Develop a SMO Strategy
    Define your objectives and set goals. Be fully aware of what your desired outcome is as a result of performing these tactics. Reputation, sales, influence, credibility, charity, traffic/page views, etc.

Still relevant, there should exist clear strategy behind any and all marketing initiatives. Social media is no different. Starting with a social media roadmap will set yourself up for success.

[Lee: As this "rule" hits close to home, I would be remiss not to chime in. One of the most common blunders companies make with social media is to approach purely at a tactical level with no clear goals or strategy. Even an experiment has a hypothesis and if companies cannot commit to an overall strategic social media effort, they should at least make an effort to test in a structured way with goals, strategy, tactics and measurement in place.]

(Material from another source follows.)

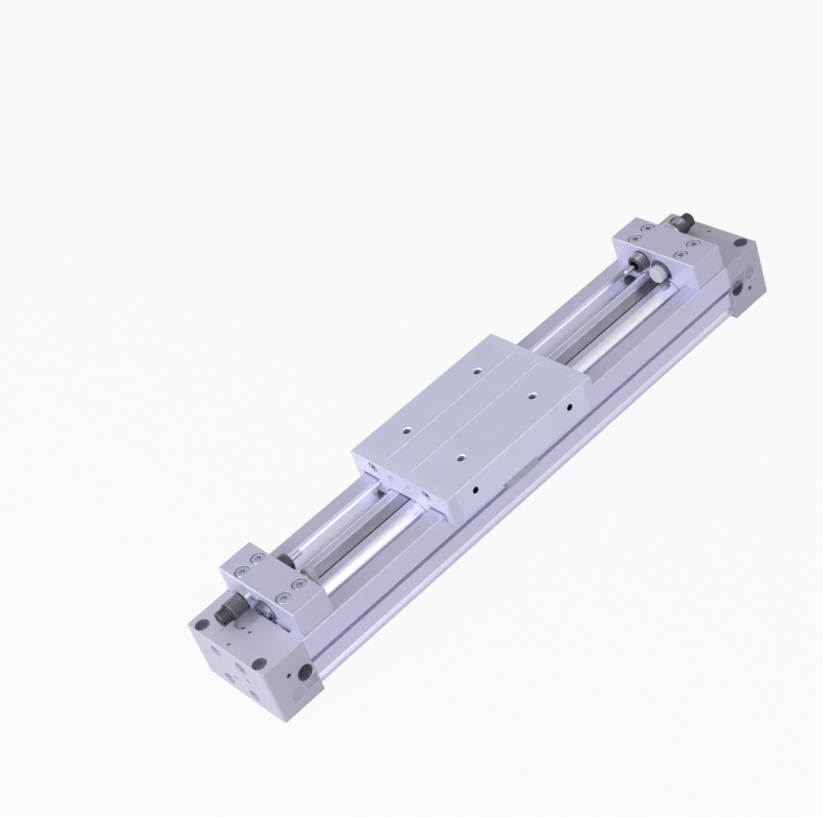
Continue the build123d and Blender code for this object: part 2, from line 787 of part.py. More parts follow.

Choose Your SMO Tactics Wisely
    Choose your SMO tactics wisely. Be cognizant of what actions will influence the desired outcome with the most impact.

Definitely, what’s right for one brand or industry may not be for another. Everyone’s quick to choose the same tactics that are being used merely because they are “hot.” A reality check is always necessary – consider how will this tactic support your overall strategy. Social media marketing is about about ideas first and technology second.

 Make SMO part of your process and best practices
    Make SMO part of your process and best practices. As with good SEO, SMO tactics should become part of your organization’s best practices. Find ways to incorporate SMO tactics at the “template” level of document creation and as part of information distribution. Minor things like encouraging social bookmarks and rewarding incoming links as a standard practice across the organization can go a long way.


  1. SMO is related to search engine marketing. However, it differs in several ways. Primarily, the focus on driving traffic from sources other than search engines, although it improves search ranking, is also a benefit of successful SMO.